The bank is the trustee for McCarty, who did not subscribe to a newspaper or own a television set until the bank bought her one.

Similarly, Scheiber wore the same black hat, coat and beret year-round, walked everywhere and lived in a rent-stabilized apartment with old furniture.

The eccentric stubbornness common to such people sometimes makes them excellent researchers, who “follow their own sense of what they believe, not brokers,” said Percy Bolton, a financial planner in Los Angeles.

And they are capable of great generosity - particularly in death and particularly toward schools. The Baker brothers devoted their combined $6 million estate to scholarships for students from their area who attend the University of Wisconsin.

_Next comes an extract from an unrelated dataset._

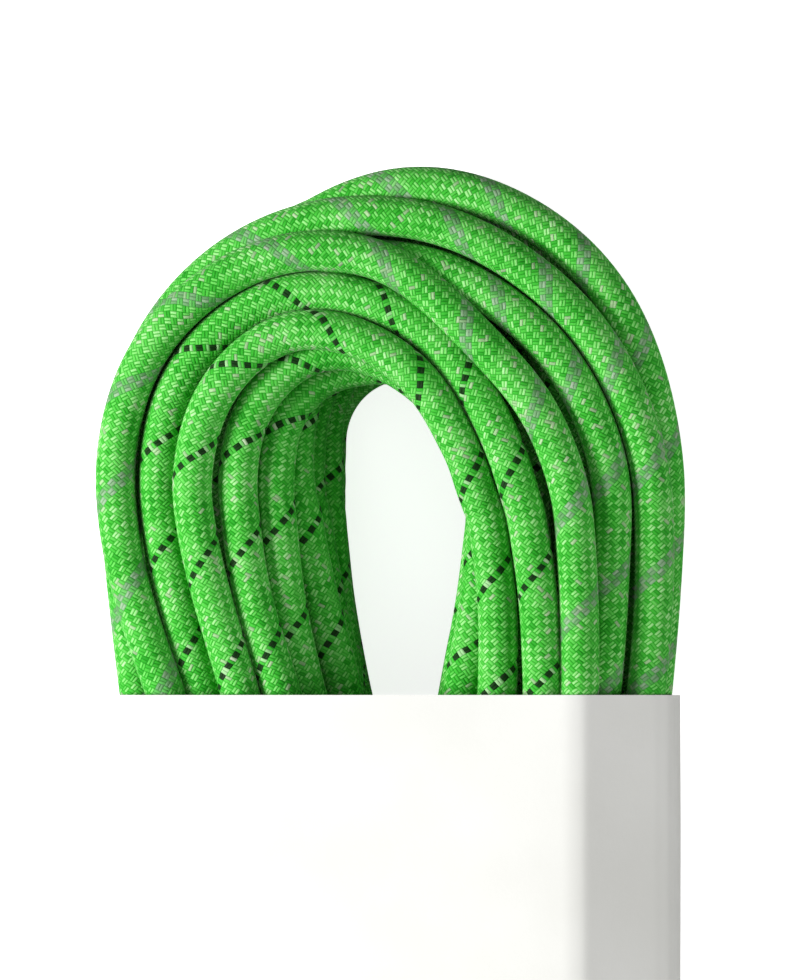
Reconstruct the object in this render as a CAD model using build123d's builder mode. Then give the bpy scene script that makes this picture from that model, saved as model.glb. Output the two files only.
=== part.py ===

Scheiber left her $22 million to Yeshiva University; and McCarty has created a $150,000 trust for students at the University of Southern Mississippi in Hattiesburg.

But when it comes to wealth-gathering, frugality is perhaps their brightest guiding light. Just ask Stephanie Bullock, 19, the initial recipient of McCarty’s generosity toward the Mississippi school.

“One of the first things she said when I met her was she wanted me to save,” Bullock said.

Still, even the most fiercely frugal may succumb to the urge to buy. Preparing for a trip to New York last winter, McCarty went to a store that rents fur coats. When the clerk refused her service, she whipped out the cash and bought a full-length mink. How much did she pay? “I don’t want to tell,” she said with a giggle.